# Recorded information
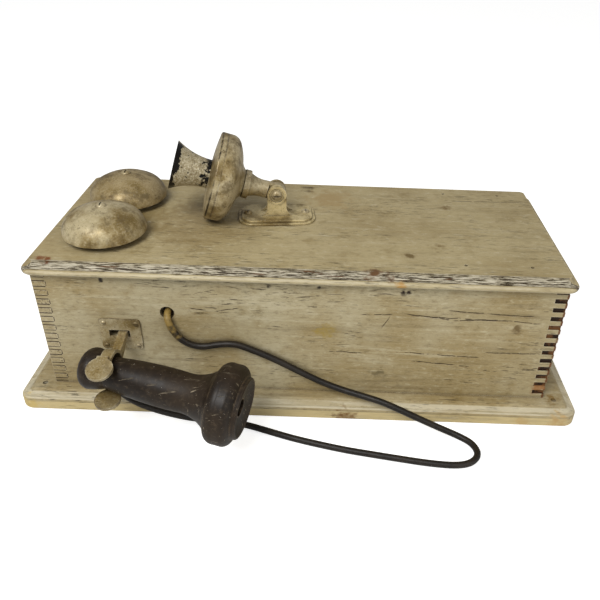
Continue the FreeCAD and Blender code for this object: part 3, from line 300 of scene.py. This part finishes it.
    def edges(self, reach):
        """How near a sharp edge is, from the rounded normal beside it."""
        rounded = self.node("ShaderNodeBevel")
        rounded.samples = EDGE_SAMPLES
        rounded.inputs["Radius"].default_value = reach
        flat = self.node("ShaderNodeNewGeometry").outputs["Normal"]
        n = self.node("ShaderNodeVectorMath")
        n.operation = "DOT_PRODUCT"
        self.link(rounded.outputs[0], n.inputs[0])
        self.link(flat, n.inputs[1])
        return self.rise(n.outputs["Value"], 0.72, 0.995, 1.0, 0.0)

    def paint(self, colour, rough, height, depth, shine=0.3):
        """The finished material, with bumps of about depth."""
        self.shader.inputs["Specular IOR Level"].default_value = shine
        self.put(self.shader.inputs["Base Color"], colour)
        self.put(self.shader.inputs["Roughness"], rough)
        n = self.node("ShaderNodeBump")
        n.inputs["Strength"].default_value = 1.0
        n.inputs["Distance"].default_value = depth
        self.put(n.inputs["Height"], height)
        self.link(n.outputs[0], self.shader.inputs["Normal"])
        return self.material


# Cracks, and sizes of the solid model that the marks follow, in metres. FINGERS counts the fingers
# and the gaps between them, from the backboard to the door.

WAVE = 0.004
CRACK_WIDTH = 0.0006
LOW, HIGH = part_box("case_near_side")
CASE_END = HIGH[X]
NEAR_FACE = LOW[Y]
BOARD = HIGH[Y] - LOW[Y]
FINGERS = 26
FINGER_START = LOW[Z]
FINGER = (HIGH[Z] - LOW[Z]) / FINGERS
DOOR_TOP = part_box("door")[1][Z]
BACK_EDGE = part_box("backboard")[0][Y]
PIVOT = next(joint["pos_m"] for joint in frame["joints"] if joint["name"] == "transmitter_tilt")
ARM_WAY = (-0.95019, -0.11667, 0.28903)
SHELL_FRONT = 0.0580
RIM_FRONT = 0.0630
CORD_EXIT = (-0.1205, -0.099, 0.097)

# Colours, as a screen shows them

PAINT = (174, 160, 127)
# Pale paint, also used for painted highlights on edges and mouldings.
PAINT_BRIGHT_AND_HIGHLIGHT = (222, 214, 188)
PAINT_WARM = (152, 134, 94)
PAINT_PALE = (200, 190, 160)
PAINT_DARK = (104, 90, 62)
WOOD_BROWN = (112, 76, 46)
WOOD_DARK = (50, 35, 23)
RUST = (112, 76, 44)
STAIN = (134, 114, 70)
GRIME_AND_SHADE = (58, 46, 30)
SILVER = (196, 189, 170)
SILVER_DARK = (104, 95, 76)
NOTCH_DARK = (40, 26, 15)
NOTCH_BROWN = (104, 70, 40)
CHIP_BROWN = (74, 56, 38)
GRIME_BROWN = (84, 68, 42)
SEAM = (40, 32, 22)
CORNER_BROWN = (104, 66, 38)
SLAB_YELLOW = (204, 184, 134)
HORN_SILVER = (150, 136, 104)
HORN_BRIGHT = (200, 190, 162)
HORN_STAIN = (104, 88, 56)
HORN_BLACK = (22, 19, 16)
RUBBER = (31, 24, 17)
RUBBER_BROWN = (49, 39, 28)
RUBBER_PALE = (84, 72, 56)
RUBBER_WORN = (132, 112, 88)
SCRATCH = (158, 144, 120)
SPECK = (222, 214, 196)
CORD = (24, 20, 16)
CORD_BROWN = (40, 34, 27)
CORD_PALE = (78, 68, 54)
CORD_WORN = (142, 118, 66)


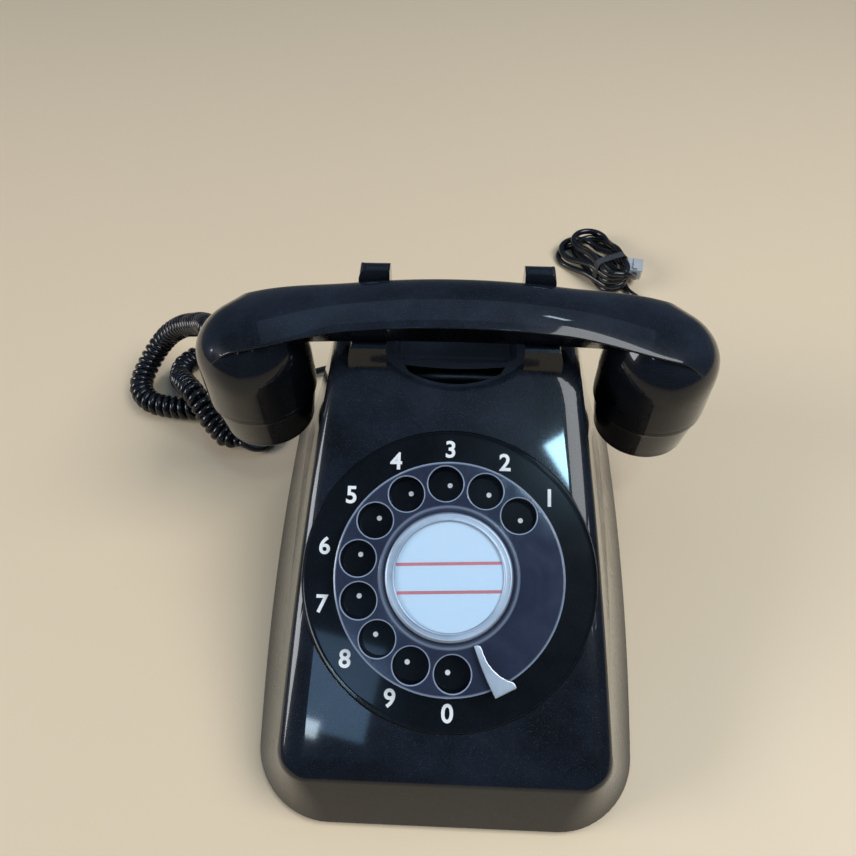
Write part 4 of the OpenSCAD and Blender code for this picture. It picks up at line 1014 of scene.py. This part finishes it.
def makeCap(h, side):
    low, seam, r, neck = h["seamZ"] - h["capH"], h["seamZ"], h["cupR"], h["bore"] - 0.1
    bm = turned([(0, low + 0.5), (r - 8, low + 0.25), (r - 6.2, low, 0.3), (r - 3.5, low, 1.4),
                 (r - 3.25, low + 3, 0.8), (r - 0.9, seam - 3.2, 0.3), (r - 0.2, seam - 2.4, 0.2),
                 (r - 0.2, seam - 0.15, 0.25), (neck, seam - 0.15), (neck, seam + 5), (neck - 1.7, seam + 5),
                 (neck - 1.7, low + 12), (neck - 4.2, low + 12), (neck - 5.2, low + 2.2), (0, low + 2.2)],
                128, False)
    name, spots = "transmitter", [(9 if i % 2 == 0 else 5, 30 * i, 1.0) for i in range(12)]
    if side > 0:
        name, spots = "receiver", [(0, 0, 1.2)] + [(5.5, 60 * i, 1.2) for i in range(6)]
    body = toolFrom(bm)
    for reach, angle, size in spots:
        place = moved(*onCircle((0, 0), reach, math.radians(angle)))
        carve(body, toolFrom(drum(size, low - 1, low + 4, 20, place)))
    addPiece(name + "_cap_turned", bmFrom(body), "handset", capBlack, (name + "_cap",),
             moved(side * h["cupX"], h["y"]))


makeCap(handset, 1)
makeCap(handset, -1)
print("handset made")

# ---- small outside parts ----

relief = dict(flange=4.4, root=3.4, tip=2.4, ribs=4)


def makeRelief(name, body, stands, place, start, length, r):
    # flange and a tapered sleeve with rounded ribs
    points = [(1.9, start - 4), (r["root"] - 0.4, start - 4), (r["root"] - 0.4, start),
              (r["flange"], start, 0.4), (r["flange"], start + 1.9, 0.6), (r["root"] + 0.3, start + 2.1)]
    pace = (length - 2) / r["ribs"]
    for i in range(r["ribs"]):
        at, wide = start + 2 + pace * i, r["root"] + (r["tip"] - r["root"]) * i / r["ribs"]
        points += [(wide, at + 0.25 * pace, 0.25), (wide - 0.1, at + 0.7 * pace, 0.25),
                   (wide - 0.6, at + 0.85 * pace, 0.1)]
    points += [(r["tip"], start + length, 0.3), (1.9, start + length)]
    addPiece(name, turned(points, 40), body, blackRubber, (stands,), place)


makeRelief("handset_cord_relief", "handset", "handset_grommet", cordWay(handset),
           handset["cupR"] + 0.02, 10, relief)
for side, name in ((-1, "handset_cord_entry"), (1, "line_cord_entry")):
    mouth = moved(side * cordHole["x"], shell["halfDepth"] - 0.9, cordHole["z"])
    makeRelief(name, "base", "cord_grommets", mouth @ spun(-math.pi / 2, "X"), 0, 6.5,
               dict(relief, root=3.3, tip=2.6, ribs=2))


def makePlungers(c):
    r = c["plungerR"]
    for side, name in ((-1, "left"), (1, "right")):
        bm = turned([(0, 63.6), (1.2, 63.6, 0.3), (1.2, 67), (r, 67), (r, 67.6), (4.4, 67.6, 0.2),
                     (4.4, 69.6, 0.3), (r, 69.6), (r, 104.05, 1.1), (0, 104.05)], 40, False)
        addPiece("plunger_pin_" + name, bm, "plungers", capBlack, ("plunger_" + name,),
                 moved(side * c["plungerX"], c["handsetY"]))


makePlungers(cradle)

feet = dict(radius=8, height=3.4, x=58.5, taper=5.5, y=82.5)


def makeFeet(f):
    bm = bmesh.new()
    for x, y in ((1, 1), (-1, 1), (1, -1), (-1, -1)):
        one = turned([(0, 0.4), (2, 0.4), (3, 0, 0.3), (f["radius"] - 0.6, 0, 0.5),
                      (f["radius"], f["height"], 0.1), (0, f["height"])], 48, False)
        one.transform(moved(x * (f["x"] - (f["taper"] if y < 0 else 0)), y * f["y"]))
        absorb(bm, one, "foot")
    addPiece("rubber_feet_set", bm, "base", blackRubber, ("rubber_feet",))


makeFeet(feet)

plug = dict(place=(112.2, 211, 0), angle=math.radians(80), length=12.2, half=4.8, low=0.3, high=6.9)


def makePlug(p):
    # clear modular plug: shouldered block, row of contact slots, springy latch
    n, w = p["length"], p["half"]
    bm = slab([(0, -w + 1), (1.2, -w + 0.2), (3.4, -w), (n, -w), (n, w), (3.4, w), (1.2, w - 0.2),
               (0, w - 1)], p["low"], p["high"])
    roundEdges(bm, 0.35, 2, 40)
    body = toolFrom(bm)
    for k in range(4):
        y = (k - 1.5) * 1.25
        slot = [(n - 4.2, y - 0.3), (n + 1, y - 0.3), (n + 1, y + 0.3), (n - 4.2, y + 0.3)]
        carve(body, toolFrom(slab(slot, p["low"] - 1, p["low"] + 1.6)))
    bm = bmFrom(body)
    upright = Matrix(((1, 0, 0, 0), (0, 0, 1, 0), (0, 1, 0, (p["high"] + 0.6) * mm), (0, 0, 0, 1)))
    latch = turnedSlab([(0.4, 0.7), (1.6, 0.75), (n - 1.2, 0), (n - 0.4, -0.6), (n - 1.6, -0.6), (1.4, -0.1)],
                       -1.5, 1.5, upright)
    roundEdges(latch, 0.18, 2, 40)
    absorb(bm, latch, "latch")
    return addPiece("line_plug_body", bm, "base", plugClear, ("line_plug",),
                    moved(*p["place"]) @ spun(p["angle"]))


tie = dict(place=(95.2, 208.5), angle=math.radians(26), half=10.1, low=0.05, high=18.3, width=2.2, thick=0.7)


def makeTie(t):
    # a flat band round all the strands
    rings = []
    for grow in (0, t["thick"]):
        h, low, high, r = t["half"] + grow, max(0.02, t["low"] - grow), t["high"] + grow, 3.2 + grow
        rings.append([])
        for corner, start in (((h - r, low + r), -90), ((h - r, high - r), 0), ((-h + r, high - r), 90),
                              ((-h + r, low + r), 180)):
            rings[-1] += [onCircle(corner, r, math.radians(start + 15 * k)) for k in range(7)]
    bm = bmesh.new()
    loops = []
    for ring, y in ((rings[0], -t["width"]), (rings[1], -t["width"]), (rings[1], t["width"]),
                    (rings[0], t["width"])):
        loops.append(closedRing(bm, [(x, y, z) for x, z in ring])[1])
    bridgeAll(bm, loops + [loops[0]])
    return addPiece("cord_tie_band", bm, "base", blackRubber, ("cord_tie",),
                    moved(*t["place"]) @ spun(t["angle"]))


plugPiece = makePlug(plug)
tiePiece = makeTie(tie)
print("small parts made")

# ---- finishes for the solid parts that stay ----

solidFinishes = [
    (zincSteel, "base_plate dial_frame dial_bridge hook_frame hook_lever ringer_frame"),
    (plainSteel, "housing_screws wheel_screw pulse_shaft governor hook_pin gong_screws clapper"),
    (springSteel, "mainspring hook_spring ringer_magnet"), (printWhite, "finger_dots"),
    (brass, "main_spindle main_gear cam_pinion governor_wheel governor_cup pulse_contacts hook_contacts"
            " network_terminals"),
    (bellBrass, "gong_left gong_right"), (cardRed, "card_stripes"), (ivoryPlastic, "pulse_cam"),
    (coilWinding, "ringer_coils"), (aluminium, "capacitor receiver_capsule transmitter_capsule")]


def dressSolids():
    chosen = {name: finish for finish, names in solidFinishes for name in names.split()}
    for name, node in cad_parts.items():
        finish = chosen.get(name, phenolic)
        if not node.material_slots:
            node.data.materials.append(finish)
        for place in node.material_slots:
            place.link = "OBJECT"
            place.material = finish


dressSolids()

# ---- floor and light ----

room = dict(floor=(0.86, 0.67, 0.45), floorHalf=4.0, world=(0.5, 0.68, 1.0), worldStrength=0.15)
lowAim = (0, 0, 0.06)
backAim = (0, 0.05, 0.12)
# name, place, what it points at, width and height, power, colour
lamps = [("keyPanel", (0.75, -0.12, 1.2), lowAim, (0.85, 0.7), 13, (0.93, 0.97, 1)),
         ("leftPanel", (-1.5, -0.3, 0.8), lowAim, (0.8, 0.5), 14, (0.95, 0.97, 1)),
         ("windowPane", (0.235, -0.335, 1.2), lowAim, (0.06, 0.1), 1.1, (0.45, 0.78, 1)),
         ("frontGlow", (-0.23, -0.86, 1.2), lowAim, (0.17, 0.2), 0.45, (0.35, 0.62, 1)),
         ("frontPane", (-0.30, -0.97, 1.2), lowAim, (0.05, 0.035), 0.12, (0.7, 0.88, 1)),
         ("backGlow", (0.0, 0.68, 1.36), backAim, (2.2, 0.93), 2.2, (0.5, 0.7, 1)),
         ("hornLamp", (0.45, 0.57, 1.2), backAim, (0.12, 0.05), 0.3, (0.7, 0.85, 1))]


def makeRoom(r):
    bm = bmesh.new()
    bmesh.ops.create_grid(bm, x_segments=2, y_segments=2, size=r["floorHalf"])
    floor = addObject("floor", meshFrom(bm, "floor"))
    paleTop = makeFinish("paleTop", r["floor"], 0.5, dust=0.0, smear=0.1, smearSize=0.4, hairline=0,
                         grain=0.01, grainSize=0.002, tint=[c * 0.97 for c in r["floor"]])
    floor.data.materials.append(paleTop)
    world = bpy.data.worlds.new("studio")
    bpy.context.scene.world = world
    world.use_nodes = True
    tree = world.node_tree
    tree.nodes.clear()
    sky = addNode(tree, "Background", {"Color": (*r["world"], 1), "Strength": r["worldStrength"]})
    addNode(tree, "OutputWorld", {"Surface": sky.outputs[0]})


def makeLamps(lamps):
    for name, place, aim, size, power, colour in lamps:
        data = bpy.data.lights.new(name, "AREA")
        data.shape = "RECTANGLE"
        data.size, data.size_y = size
        data.energy = power
        data.color = colour
        turn = (Vector(aim) - Vector(place)).to_track_quat("-Z", "Y").to_matrix().to_4x4()
        addObject(name, data).matrix_world = Matrix.Translation(place) @ turn


makeRoom(room)
makeLamps(lamps)
bpy.context.scene.view_settings.view_transform = "Standard"
print("floor and light set")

# What needs to be done
The required output is an exact reproduction of the lines starting at the one that contains "Write part 4" and ending at the one that contains "relief = dict(flange=4.4, root=3.4, tip=2.4, ribs=4)". Both boundary lines belong to it.

# Exercise answer
Write part 4 of the OpenSCAD and Blender code for this picture. It picks up at line 1014 of scene.py. This part finishes it.
def makeCap(h, side):
    low, seam, r, neck = h["seamZ"] - h["capH"], h["seamZ"], h["cupR"], h["bore"] - 0.1
    bm = turned([(0, low + 0.5), (r - 8, low + 0.25), (r - 6.2, low, 0.3), (r - 3.5, low, 1.4),
                 (r - 3.25, low + 3, 0.8), (r - 0.9, seam - 3.2, 0.3), (r - 0.2, seam - 2.4, 0.2),
                 (r - 0.2, seam - 0.15, 0.25), (neck, seam - 0.15), (neck, seam + 5), (neck - 1.7, seam + 5),
                 (neck - 1.7, low + 12), (neck - 4.2, low + 12), (neck - 5.2, low + 2.2), (0, low + 2.2)],
                128, False)
    name, spots = "transmitter", [(9 if i % 2 == 0 else 5, 30 * i, 1.0) for i in range(12)]
    if side > 0:
        name, spots = "receiver", [(0, 0, 1.2)] + [(5.5, 60 * i, 1.2) for i in range(6)]
    body = toolFrom(bm)
    for reach, angle, size in spots:
        place = moved(*onCircle((0, 0), reach, math.radians(angle)))
        carve(body, toolFrom(drum(size, low - 1, low + 4, 20, place)))
    addPiece(name + "_cap_turned", bmFrom(body), "handset", capBlack, (name + "_cap",),
             moved(side * h["cupX"], h["y"]))


makeCap(handset, 1)
makeCap(handset, -1)
print("handset made")

# ---- small outside parts ----

relief = dict(flange=4.4, root=3.4, tip=2.4, ribs=4)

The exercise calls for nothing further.